▶ _Information provided_:
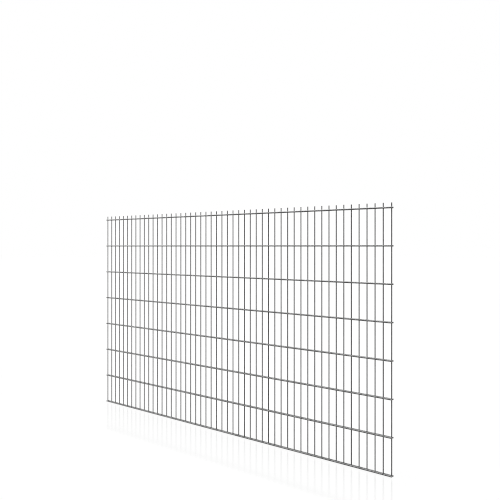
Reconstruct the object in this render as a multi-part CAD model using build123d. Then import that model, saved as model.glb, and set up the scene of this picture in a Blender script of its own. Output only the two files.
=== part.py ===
from build123d import *
import os

# Double-wire welded mesh fence panel, in millimetres.
# X runs along the panel, Y through it from the front to the back, and Z up.
# The origin is at the bottom, on the cut end of the middle vertical wire.

# The whole panel, from cut end to cut end of its wires.
panel_length = 2510.0
panel_height = 1430.0

# Wire gauges: single vertical wires between rows of two horizontal ones.
vertical_wire_diameter = 6.0
horizontal_wire_diameter = 8.0

# How far the wires run past the outermost crossings, from centre line to cut end.
spike_length = 26.0
side_overhang = 5.0

# The mesh has whole gaps only, so these are met exactly where the panel is made to fit them.
vertical_wire_spacing = 50.0
row_spacing = 200.0

# Like vertical wires that share one file.
vertical_wires_per_file = 3

# The vertical wires end level with the underside of the bottom row.
bottom_row_height = horizontal_wire_diameter / 2

# Between the centre lines of the outermost wires.
mesh_length = panel_length - 2 * side_overhang
mesh_height = panel_height - spike_length - bottom_row_height
gaps_along = round(mesh_length / vertical_wire_spacing)
gaps_up = round(mesh_height / row_spacing)
vertical_wire_count = gaps_along + 1
row_count = gaps_up + 1

# The horizontal wires lie on the vertical ones, one on each side, and touch them at every weld.
layer_distance = (vertical_wire_diameter + horizontal_wire_diameter) / 2


def vertical_wire(number):
    """A vertical wire, counted from 1 at the left, from its lower cut end to its spike."""
    x = -mesh_length / 2 + (number - 1) * mesh_length / gaps_along
    foot = Plane(origin=(x, 0, 0), z_dir=(0, 0, 1))
    return extrude(foot * Circle(vertical_wire_diameter / 2), amount=panel_height)


def horizontal_wire(row, layer_y):
    """A horizontal wire of a row, counted from 1 at the bottom, from its left end to its right."""
    height = bottom_row_height + (row - 1) * mesh_height / gaps_up
    left_end = Plane(origin=(-panel_length / 2, layer_y, height), z_dir=(1, 0, 0))
    return extrude(left_end * Circle(horizontal_wire_diameter / 2), amount=panel_length)


def vertical_wire_groups():
    """Neighbouring vertical wires that share a file, which never touch each other."""
    groups = {}
    for first in range(1, vertical_wire_count + 1, vertical_wires_per_file):
        last = min(first + vertical_wires_per_file - 1, vertical_wire_count)
        wires = [vertical_wire(number) for number in range(first, last + 1)]
        groups[f"vertical_wires_{first:02d}_{last:02d}"] = Compound(wires)
    return groups


def horizontal_wires():
    """The front and the back wire of each row, each in a file of its own."""
    wires = {}
    for row in range(1, row_count + 1):
        wires[f"horizontal_wire_front_{row}"] = horizontal_wire(row, -layer_distance)
        wires[f"horizontal_wire_back_{row}"] = horizontal_wire(row, layer_distance)
    return wires


nodes = {**vertical_wire_groups(), **horizontal_wires()}

os.makedirs("parts", exist_ok=True)
for name, shape in nodes.items():
    shape.label = name
    export_step(shape, f"parts/{name}.step")

print(f"{vertical_wire_count} vertical wires, {row_count} rows, {len(nodes)} files")
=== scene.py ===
import math
import random

import bmesh
import bpy
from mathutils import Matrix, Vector


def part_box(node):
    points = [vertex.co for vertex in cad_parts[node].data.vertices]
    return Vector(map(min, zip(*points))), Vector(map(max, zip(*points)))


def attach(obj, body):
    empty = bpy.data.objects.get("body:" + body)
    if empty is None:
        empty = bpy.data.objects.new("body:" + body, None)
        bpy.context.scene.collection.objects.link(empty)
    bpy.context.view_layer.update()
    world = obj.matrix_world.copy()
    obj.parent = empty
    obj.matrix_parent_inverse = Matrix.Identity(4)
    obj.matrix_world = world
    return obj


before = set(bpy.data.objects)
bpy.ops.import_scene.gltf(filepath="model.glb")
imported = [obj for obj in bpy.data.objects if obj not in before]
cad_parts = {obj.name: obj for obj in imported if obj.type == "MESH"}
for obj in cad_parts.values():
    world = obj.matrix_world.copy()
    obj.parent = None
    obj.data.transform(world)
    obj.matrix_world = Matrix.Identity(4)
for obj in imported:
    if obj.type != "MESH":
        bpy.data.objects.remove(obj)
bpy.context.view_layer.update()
print("frame loaded,", len(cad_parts), "nodes")


# Helpers for objects and shader nodes

nodeStep = 200  # from one node to the next in the node editor


def grey(level):
    return (level, level, level, 1)


def addObject(name, data):
    added = bpy.data.objects.new(name, data)
    bpy.context.scene.collection.objects.link(added)
    return added


def setInputs(tree, node, inputs):
    # an input, given by its name or number, takes a fixed value or what another node puts out
    for socket, value in inputs.items():
        if isinstance(value, bpy.types.NodeSocket):
            tree.links.new(value, node.inputs[socket])
        else:
            node.inputs[socket].default_value = value


def addNode(tree, kind, inputs, **options):
    node = tree.nodes.new(kind)
    node.location.x = nodeStep * len(tree.nodes)
    for name, value in options.items():
        setattr(node, name, value)
    setInputs(tree, node, inputs)
    return node


def mathNode(tree, operation, *terms, **options):
    return addNode(tree, "ShaderNodeMath", dict(enumerate(terms)), operation=operation, **options).outputs[0]


def rangeNode(tree, source, fromRange, toRange):
    ends = zip(("From Min", "From Max", "To Min", "To Max"), (*fromRange, *toRange))
    return addNode(tree, "ShaderNodeMapRange", {"Value": source, **dict(ends)}).outputs["Result"]


def mixNode(tree, share, first, second):
    return addNode(tree, "ShaderNodeMixShader", {0: share, 1: first, 2: second}).outputs[0]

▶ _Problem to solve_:
Within the listing above, locate the line containing "for name, shape" and the line containing "in imported if". Reproduce those two lines and all lines between them exactly, with nothing added.

▶ _Solution_:
for name, shape in nodes.items():
    shape.label = name
    export_step(shape, f"parts/{name}.step")

print(f"{vertical_wire_count} vertical wires, {row_count} rows, {len(nodes)} files")
=== scene.py ===
import math
import random

import bmesh
import bpy
from mathutils import Matrix, Vector


def part_box(node):
    points = [vertex.co for vertex in cad_parts[node].data.vertices]
    return Vector(map(min, zip(*points))), Vector(map(max, zip(*points)))


def attach(obj, body):
    empty = bpy.data.objects.get("body:" + body)
    if empty is None:
        empty = bpy.data.objects.new("body:" + body, None)
        bpy.context.scene.collection.objects.link(empty)
    bpy.context.view_layer.update()
    world = obj.matrix_world.copy()
    obj.parent = empty
    obj.matrix_parent_inverse = Matrix.Identity(4)
    obj.matrix_world = world
    return obj


before = set(bpy.data.objects)
bpy.ops.import_scene.gltf(filepath="model.glb")
imported = [obj for obj in bpy.data.objects if obj not in before]
cad_parts = {obj.name: obj for obj in imported if obj.type == "MESH"}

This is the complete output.